Return the full material exactly.

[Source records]
= = = = =

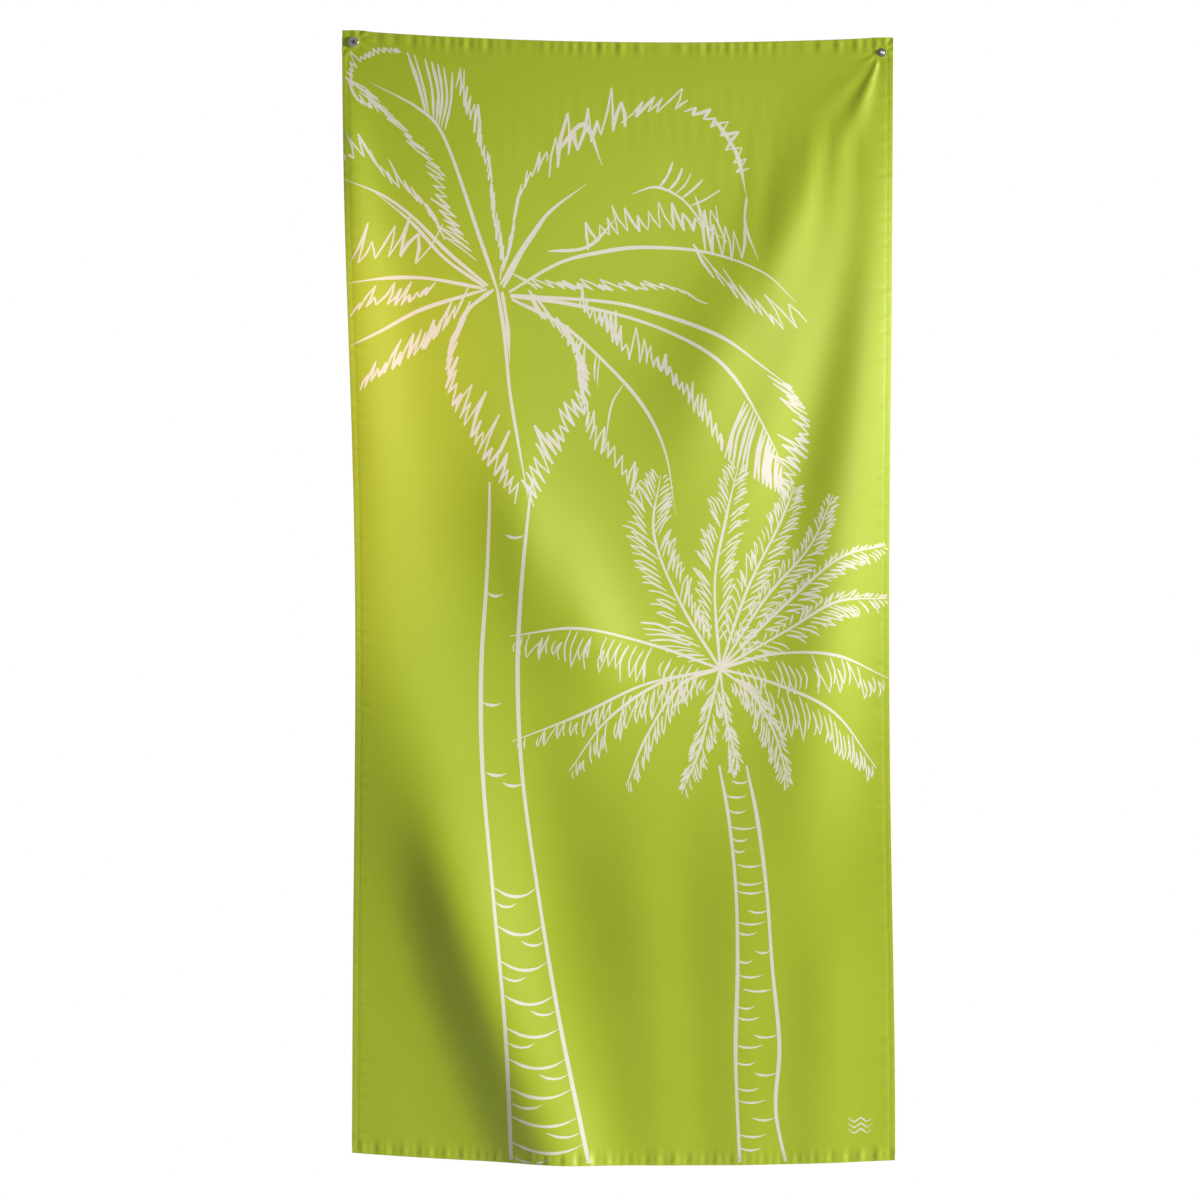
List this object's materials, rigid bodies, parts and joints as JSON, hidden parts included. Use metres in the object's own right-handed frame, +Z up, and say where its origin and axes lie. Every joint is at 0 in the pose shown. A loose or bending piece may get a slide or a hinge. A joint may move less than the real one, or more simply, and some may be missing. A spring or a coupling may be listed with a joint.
{
  "type": "beach towel",
  "caption": "Printed rectangular beach towel with hemmed edges, hanging from a press-stud socket and stud in its top corners",
  "frame": {"origin": "midway between the two corner fasteners, on the front face of the cloth, which is where the towel hangs from", "axes": "+X to the right of someone who looks at the printed side, +Z up, and the printed side faces -Y"},
  "size_m": [0.7901, 0.0376, 1.6172],
  "materials": {
    "printed_cloth": "satin",
    "hem_cloth": "satin",
    "sewing_thread": "satin",
    "nickel_plate": "polished",
    "spring_wire": "satin"
  },
  "bodies": {
    "root": {"towel_panel": "printed_cloth", "hem_top": "hem_cloth", "hem_bottom": "hem_cloth", "hem_left": "hem_cloth", "hem_right": "hem_cloth", "needle_thread_top": "sewing_thread", "needle_thread_bottom": "sewing_thread", "needle_thread_left": "sewing_thread", "needle_thread_right": "sewing_thread", "bobbin_thread_top": "sewing_thread", "bobbin_thread_bottom": "sewing_thread", "bobbin_thread_left": "sewing_thread", "bobbin_thread_right": "sewing_thread", "socket_shell": "nickel_plate", "socket_spring": "spring_wire", "socket_cap": "nickel_plate", "stud_body": "nickel_plate", "stud_post": "nickel_plate"}
  },
  "joints": []
}
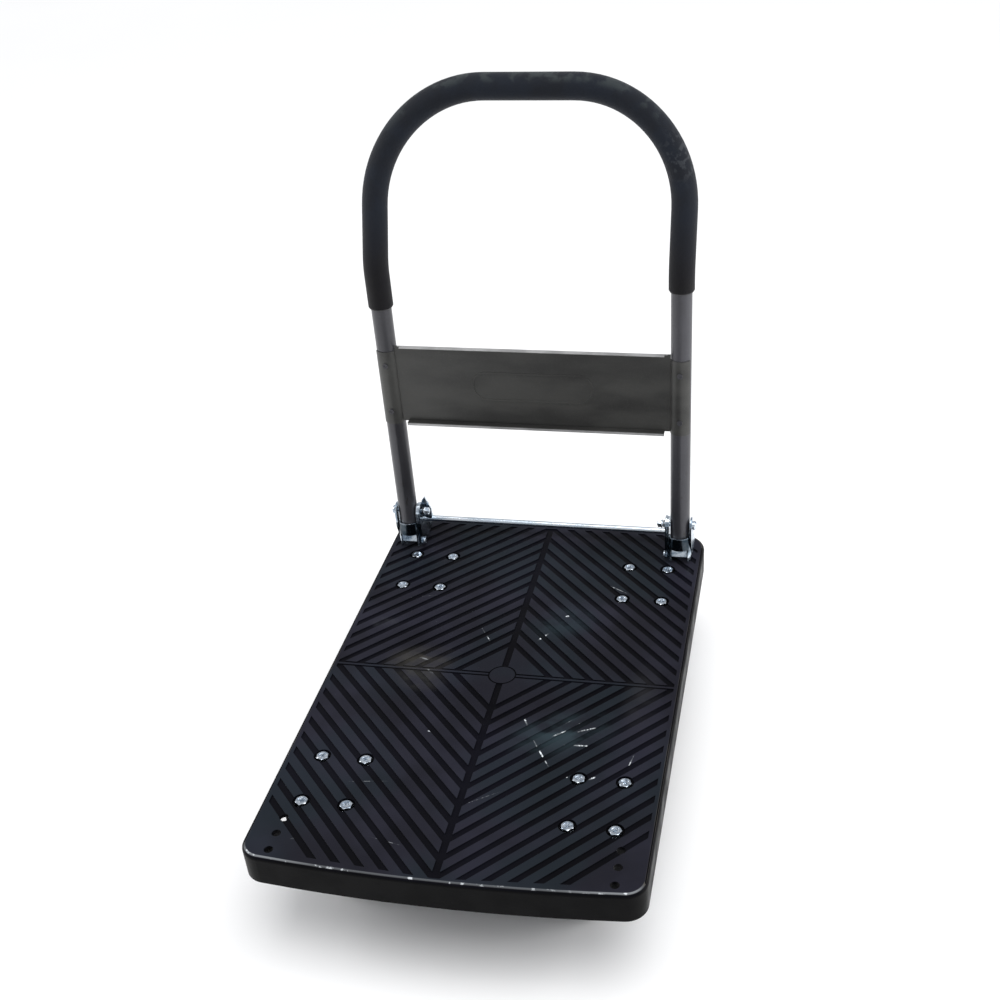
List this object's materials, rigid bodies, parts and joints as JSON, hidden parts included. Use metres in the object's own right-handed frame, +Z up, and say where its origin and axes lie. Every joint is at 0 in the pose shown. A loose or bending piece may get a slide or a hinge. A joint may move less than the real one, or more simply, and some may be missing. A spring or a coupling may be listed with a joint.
{
  "type": "folding platform cart",
  "caption": "Folding platform cart: ribbed black deck on casters, dark tube handle with a foam grip and a cross panel, folding forward on zinc brackets.",
  "frame": {"origin": "centre of the bounding box's bottom face, on the floor under the wheels", "axes": "+X to the right seen from the front end, +Y back towards the handle, +Z up"},
  "size_m": [0.475, 0.7691, 0.8265],
  "materials": {
    "deck_plastic": "satin moulded",
    "tube_paint": "dark grey powder coat",
    "panel_paint": "dark grey satin paint",
    "grip_foam": "closed-cell foam, matt",
    "plug_plastic": "black moulded",
    "zinc_sheet": "bright blue-white zinc plate",
    "zinc_hardware": "bright zinc plate",
    "latch_steel": "zinc plate",
    "fork_steel": "zinc plate",
    "spring_steel": "bright spring wire",
    "sleeve_steel": "plain turned steel",
    "core_plastic": "grey moulded",
    "tyre_rubber": "solid black rubber"
  },
  "bodies": {
    "deck": {"deck": "deck_plastic", "hinge_bracket_left": "zinc_sheet", "bracket_screws_left": "zinc_hardware", "pivot_bolt_left": "zinc_hardware", "pivot_nuts_left": "zinc_hardware", "latch_spring_left": "spring_steel", "latch_pin_left": "zinc_hardware", "kingpin_left": "zinc_hardware", "hinge_bracket_right": "zinc_sheet", "bracket_screws_right": "zinc_hardware", "pivot_bolt_right": "zinc_hardware", "pivot_nuts_right": "zinc_hardware", "latch_spring_right": "spring_steel", "latch_pin_right": "zinc_hardware", "kingpin_right": "zinc_hardware", "caster_bolts_front_left": "zinc_hardware", "caster_nuts_front_left": "zinc_hardware", "caster_plate_front_left": "fork_steel", "caster_bolts_front_right": "zinc_hardware", "caster_nuts_front_right": "zinc_hardware", "caster_plate_front_right": "fork_steel", "caster_bolts_rear_left": "zinc_hardware", "caster_nuts_rear_left": "zinc_hardware", "caster_plate_rear_left": "fork_steel", "caster_bolts_rear_right": "zinc_hardware", "caster_nuts_rear_right": "zinc_hardware", "caster_plate_rear_right": "fork_steel", "caster_fork_front_left": "fork_steel", "wheel_axle_front_left": "zinc_hardware", "wheel_sleeve_front_left": "sleeve_steel", "caster_fork_front_right": "fork_steel", "wheel_axle_front_right": "zinc_hardware", "wheel_sleeve_front_right": "sleeve_steel"},
    "handle": {"handle_tube": "tube_paint", "grip": "grip_foam", "tube_plugs": "plug_plastic", "panel": "panel_paint", "panel_screws": "zinc_hardware"},
    "foot_latch": {"latch_rod": "latch_steel", "latch_arm_left": "latch_steel", "latch_arm_right": "latch_steel"},
    "swivel_left": {"caster_fork_rear_left": "fork_steel", "wheel_axle_rear_left": "zinc_hardware", "wheel_sleeve_rear_left": "sleeve_steel"},
    "swivel_right": {"caster_fork_rear_right": "fork_steel", "wheel_axle_rear_right": "zinc_hardware", "wheel_sleeve_rear_right": "sleeve_steel"},
    "wheel_front_left": {"wheel_core_front_left": "core_plastic", "wheel_tyre_front_left": "tyre_rubber"},
    "wheel_front_right": {"wheel_core_front_right": "core_plastic", "wheel_tyre_front_right": "tyre_rubber"},
    "wheel_rear_left": {"wheel_core_rear_left": "core_plastic", "wheel_tyre_rear_left": "tyre_rubber"},
    "wheel_rear_right": {"wheel_core_rear_right": "core_plastic", "wheel_tyre_rear_right": "tyre_rubber"}
  },
  "joints": [
    {"name": "handle_fold", "type": "hinge", "parent": "deck", "child": "handle", "pos_m": [0, 0.28441, 0.22], "axis": [1, 0, 0], "range_deg": [0, 93]},
    {"name": "latch_press", "type": "hinge", "parent": "deck", "child": "foot_latch", "pos_m": [0, 0.28041, 0.17], "axis": [-1, 0, 0], "range_deg": [0, 8], "stiffness_Nm_per_rad": 1.5, "springref_deg": -20.05},
    {"name": "swivel_left", "type": "hinge", "parent": "deck", "child": "swivel_left", "pos_m": [-0.1618, 0.21541, 0.1], "axis": [0, 0, 1], "continuous": true},
    {"name": "swivel_right", "type": "hinge", "parent": "deck", "child": "swivel_right", "pos_m": [0.1618, 0.21541, 0.1], "axis": [0, 0, 1], "continuous": true},
    {"name": "spin_front_left", "type": "hinge", "parent": "deck", "child": "wheel_front_left", "pos_m": [-0.1618, -0.23809, 0.05], "axis": [1, 0, 0], "continuous": true},
    {"name": "spin_front_right", "type": "hinge", "parent": "deck", "child": "wheel_front_right", "pos_m": [0.1618, -0.23809, 0.05], "axis": [1, 0, 0], "continuous": true},
    {"name": "spin_rear_left", "type": "hinge", "parent": "swivel_left", "child": "wheel_rear_left", "pos_m": [-0.1618, 0.25141, 0.05], "axis": [1, 0, 0], "continuous": true},
    {"name": "spin_rear_right", "type": "hinge", "parent": "swivel_right", "child": "wheel_rear_right", "pos_m": [0.1618, 0.25141, 0.05], "axis": [1, 0, 0], "continuous": true}
  ]
}
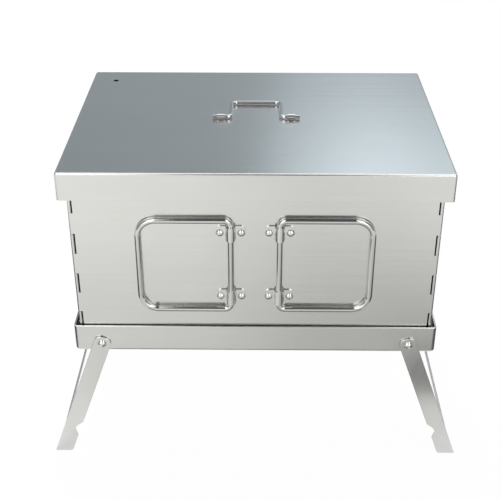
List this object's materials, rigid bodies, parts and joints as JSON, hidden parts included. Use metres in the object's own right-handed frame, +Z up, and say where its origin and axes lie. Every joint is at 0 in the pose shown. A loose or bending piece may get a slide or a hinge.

= = = = =

* _The reply_:
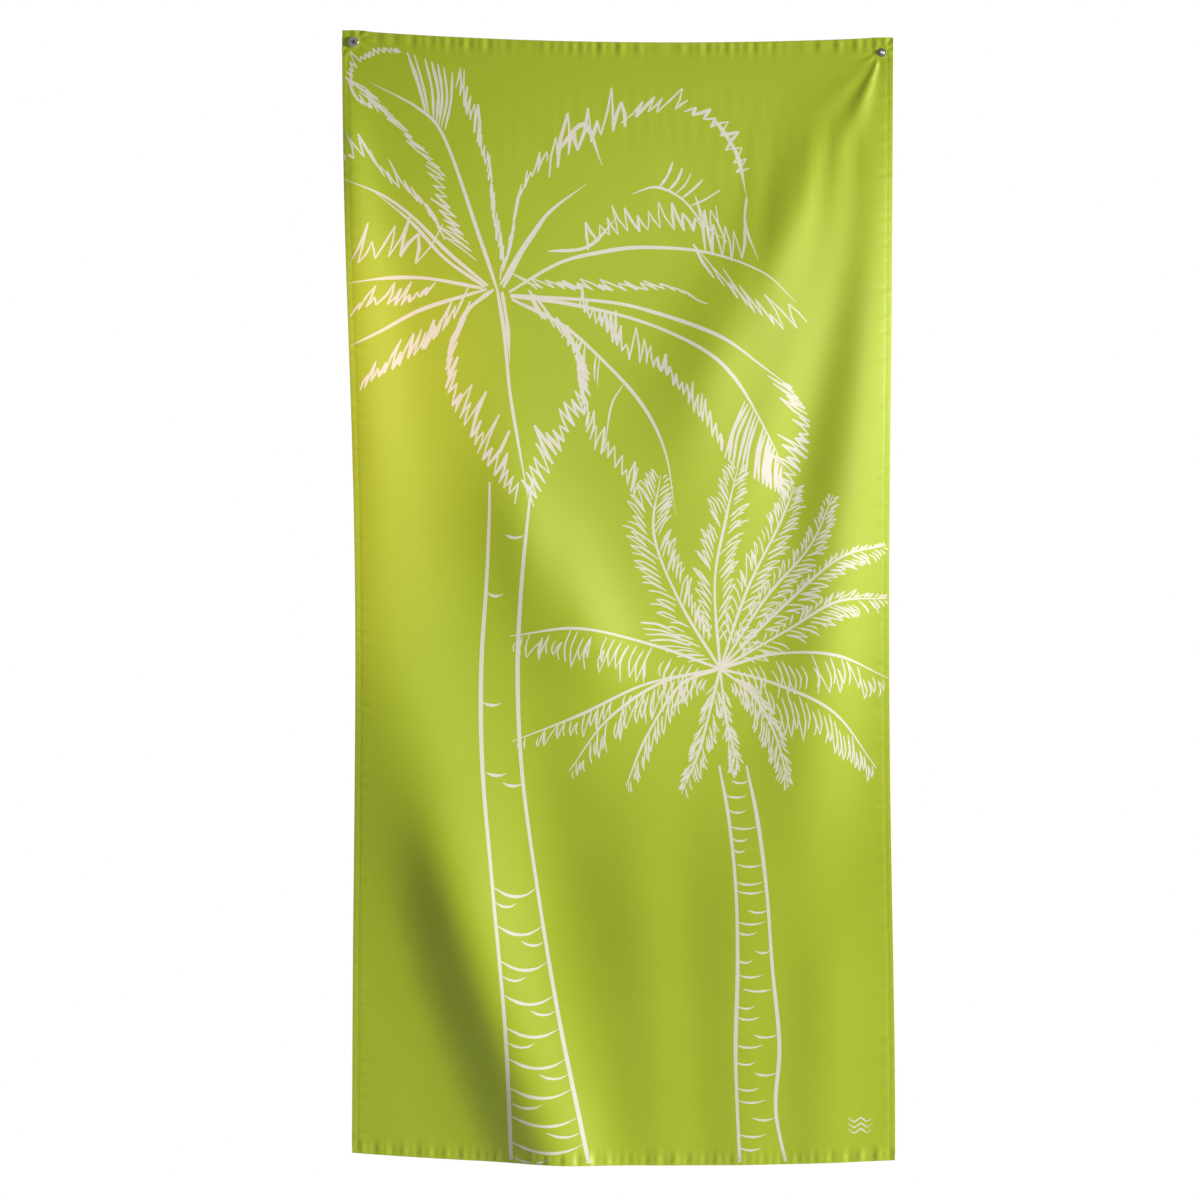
List this object's materials, rigid bodies, parts and joints as JSON, hidden parts included. Use metres in the object's own right-handed frame, +Z up, and say where its origin and axes lie. Every joint is at 0 in the pose shown. A loose or bending piece may get a slide or a hinge. A joint may move less than the real one, or more simply, and some may be missing. A spring or a coupling may be listed with a joint.
{
  "type": "beach towel",
  "caption": "Printed rectangular beach towel with hemmed edges, hanging from a press-stud socket and stud in its top corners",
  "frame": {"origin": "midway between the two corner fasteners, on the front face of the cloth, which is where the towel hangs from", "axes": "+X to the right of someone who looks at the printed side, +Z up, and the printed side faces -Y"},
  "size_m": [0.7901, 0.0376, 1.6172],
  "materials": {
    "printed_cloth": "satin",
    "hem_cloth": "satin",
    "sewing_thread": "satin",
    "nickel_plate": "polished",
    "spring_wire": "satin"
  },
  "bodies": {
    "root": {"towel_panel": "printed_cloth", "hem_top": "hem_cloth", "hem_bottom": "hem_cloth", "hem_left": "hem_cloth", "hem_right": "hem_cloth", "needle_thread_top": "sewing_thread", "needle_thread_bottom": "sewing_thread", "needle_thread_left": "sewing_thread", "needle_thread_right": "sewing_thread", "bobbin_thread_top": "sewing_thread", "bobbin_thread_bottom": "sewing_thread", "bobbin_thread_left": "sewing_thread", "bobbin_thread_right": "sewing_thread", "socket_shell": "nickel_plate", "socket_spring": "spring_wire", "socket_cap": "nickel_plate", "stud_body": "nickel_plate", "stud_post": "nickel_plate"}
  },
  "joints": []
}
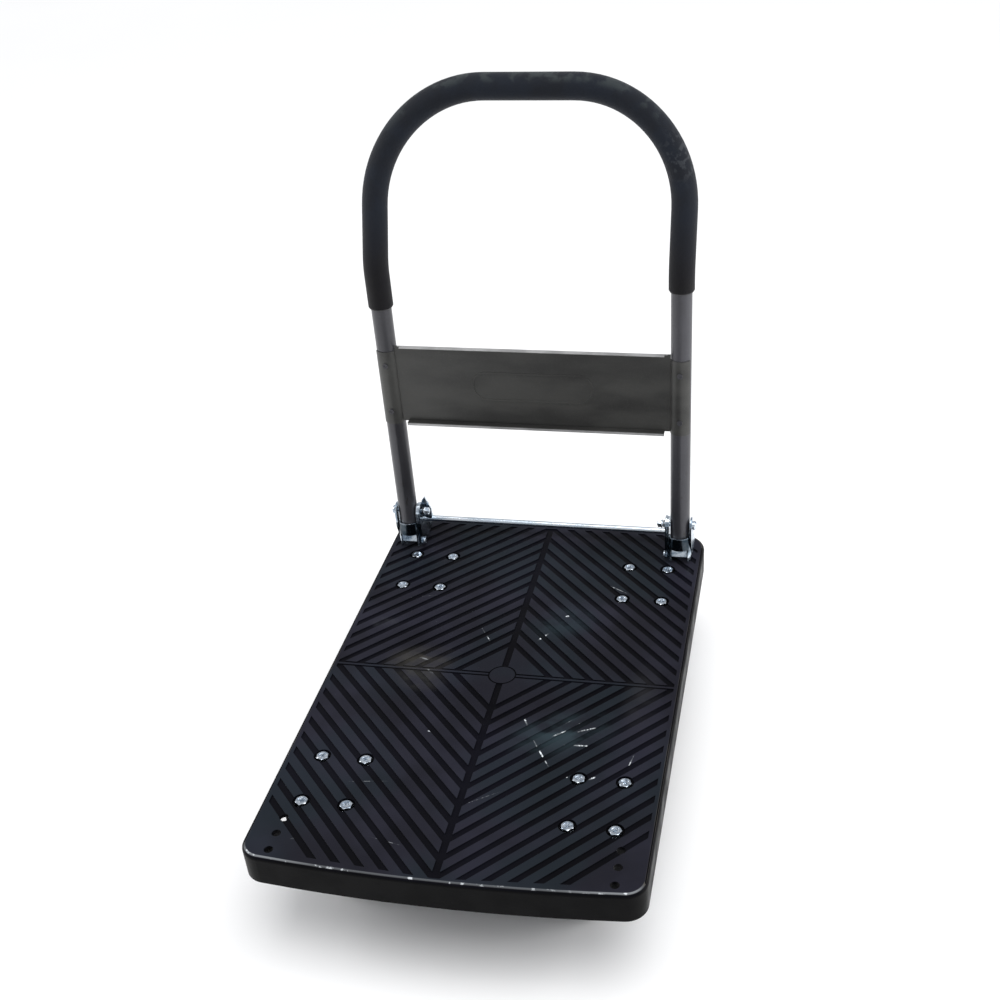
List this object's materials, rigid bodies, parts and joints as JSON, hidden parts included. Use metres in the object's own right-handed frame, +Z up, and say where its origin and axes lie. Every joint is at 0 in the pose shown. A loose or bending piece may get a slide or a hinge. A joint may move less than the real one, or more simply, and some may be missing. A spring or a coupling may be listed with a joint.
{
  "type": "folding platform cart",
  "caption": "Folding platform cart: ribbed black deck on casters, dark tube handle with a foam grip and a cross panel, folding forward on zinc brackets.",
  "frame": {"origin": "centre of the bounding box's bottom face, on the floor under the wheels", "axes": "+X to the right seen from the front end, +Y back towards the handle, +Z up"},
  "size_m": [0.475, 0.7691, 0.8265],
  "materials": {
    "deck_plastic": "satin moulded",
    "tube_paint": "dark grey powder coat",
    "panel_paint": "dark grey satin paint",
    "grip_foam": "closed-cell foam, matt",
    "plug_plastic": "black moulded",
    "zinc_sheet": "bright blue-white zinc plate",
    "zinc_hardware": "bright zinc plate",
    "latch_steel": "zinc plate",
    "fork_steel": "zinc plate",
    "spring_steel": "bright spring wire",
    "sleeve_steel": "plain turned steel",
    "core_plastic": "grey moulded",
    "tyre_rubber": "solid black rubber"
  },
  "bodies": {
    "deck": {"deck": "deck_plastic", "hinge_bracket_left": "zinc_sheet", "bracket_screws_left": "zinc_hardware", "pivot_bolt_left": "zinc_hardware", "pivot_nuts_left": "zinc_hardware", "latch_spring_left": "spring_steel", "latch_pin_left": "zinc_hardware", "kingpin_left": "zinc_hardware", "hinge_bracket_right": "zinc_sheet", "bracket_screws_right": "zinc_hardware", "pivot_bolt_right": "zinc_hardware", "pivot_nuts_right": "zinc_hardware", "latch_spring_right": "spring_steel", "latch_pin_right": "zinc_hardware", "kingpin_right": "zinc_hardware", "caster_bolts_front_left": "zinc_hardware", "caster_nuts_front_left": "zinc_hardware", "caster_plate_front_left": "fork_steel", "caster_bolts_front_right": "zinc_hardware", "caster_nuts_front_right": "zinc_hardware", "caster_plate_front_right": "fork_steel", "caster_bolts_rear_left": "zinc_hardware", "caster_nuts_rear_left": "zinc_hardware", "caster_plate_rear_left": "fork_steel", "caster_bolts_rear_right": "zinc_hardware", "caster_nuts_rear_right": "zinc_hardware", "caster_plate_rear_right": "fork_steel", "caster_fork_front_left": "fork_steel", "wheel_axle_front_left": "zinc_hardware", "wheel_sleeve_front_left": "sleeve_steel", "caster_fork_front_right": "fork_steel", "wheel_axle_front_right": "zinc_hardware", "wheel_sleeve_front_right": "sleeve_steel"},
    "handle": {"handle_tube": "tube_paint", "grip": "grip_foam", "tube_plugs": "plug_plastic", "panel": "panel_paint", "panel_screws": "zinc_hardware"},
    "foot_latch": {"latch_rod": "latch_steel", "latch_arm_left": "latch_steel", "latch_arm_right": "latch_steel"},
    "swivel_left": {"caster_fork_rear_left": "fork_steel", "wheel_axle_rear_left": "zinc_hardware", "wheel_sleeve_rear_left": "sleeve_steel"},
    "swivel_right": {"caster_fork_rear_right": "fork_steel", "wheel_axle_rear_right": "zinc_hardware", "wheel_sleeve_rear_right": "sleeve_steel"},
    "wheel_front_left": {"wheel_core_front_left": "core_plastic", "wheel_tyre_front_left": "tyre_rubber"},
    "wheel_front_right": {"wheel_core_front_right": "core_plastic", "wheel_tyre_front_right": "tyre_rubber"},
    "wheel_rear_left": {"wheel_core_rear_left": "core_plastic", "wheel_tyre_rear_left": "tyre_rubber"},
    "wheel_rear_right": {"wheel_core_rear_right": "core_plastic", "wheel_tyre_rear_right": "tyre_rubber"}
  },
  "joints": [
    {"name": "handle_fold", "type": "hinge", "parent": "deck", "child": "handle", "pos_m": [0, 0.28441, 0.22], "axis": [1, 0, 0], "range_deg": [0, 93]},
    {"name": "latch_press", "type": "hinge", "parent": "deck", "child": "foot_latch", "pos_m": [0, 0.28041, 0.17], "axis": [-1, 0, 0], "range_deg": [0, 8], "stiffness_Nm_per_rad": 1.5, "springref_deg": -20.05},
    {"name": "swivel_left", "type": "hinge", "parent": "deck", "child": "swivel_left", "pos_m": [-0.1618, 0.21541, 0.1], "axis": [0, 0, 1], "continuous": true},
    {"name": "swivel_right", "type": "hinge", "parent": "deck", "child": "swivel_right", "pos_m": [0.1618, 0.21541, 0.1], "axis": [0, 0, 1], "continuous": true},
    {"name": "spin_front_left", "type": "hinge", "parent": "deck", "child": "wheel_front_left", "pos_m": [-0.1618, -0.23809, 0.05], "axis": [1, 0, 0], "continuous": true},
    {"name": "spin_front_right", "type": "hinge", "parent": "deck", "child": "wheel_front_right", "pos_m": [0.1618, -0.23809, 0.05], "axis": [1, 0, 0], "continuous": true},
    {"name": "spin_rear_left", "type": "hinge", "parent": "swivel_left", "child": "wheel_rear_left", "pos_m": [-0.1618, 0.25141, 0.05], "axis": [1, 0, 0], "continuous": true},
    {"name": "spin_rear_right", "type": "hinge", "parent": "swivel_right", "child": "wheel_rear_right", "pos_m": [0.1618, 0.25141, 0.05], "axis": [1, 0, 0], "continuous": true}
  ]
}
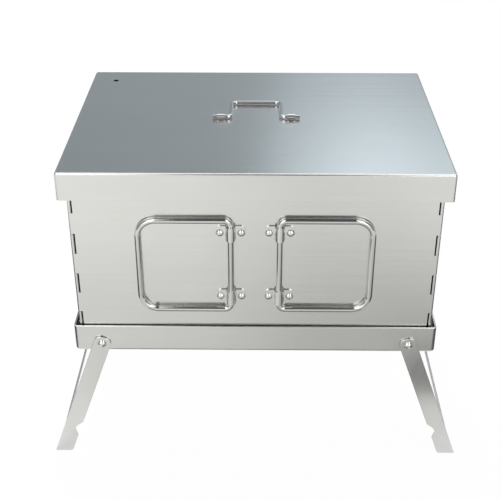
List this object's materials, rigid bodies, parts and joints as JSON, hidden parts included. Use metres in the object's own right-handed frame, +Z up, and say where its origin and axes lie. Every joint is at 0 in the pose shown. A loose or bending piece may get a slide or a hinge.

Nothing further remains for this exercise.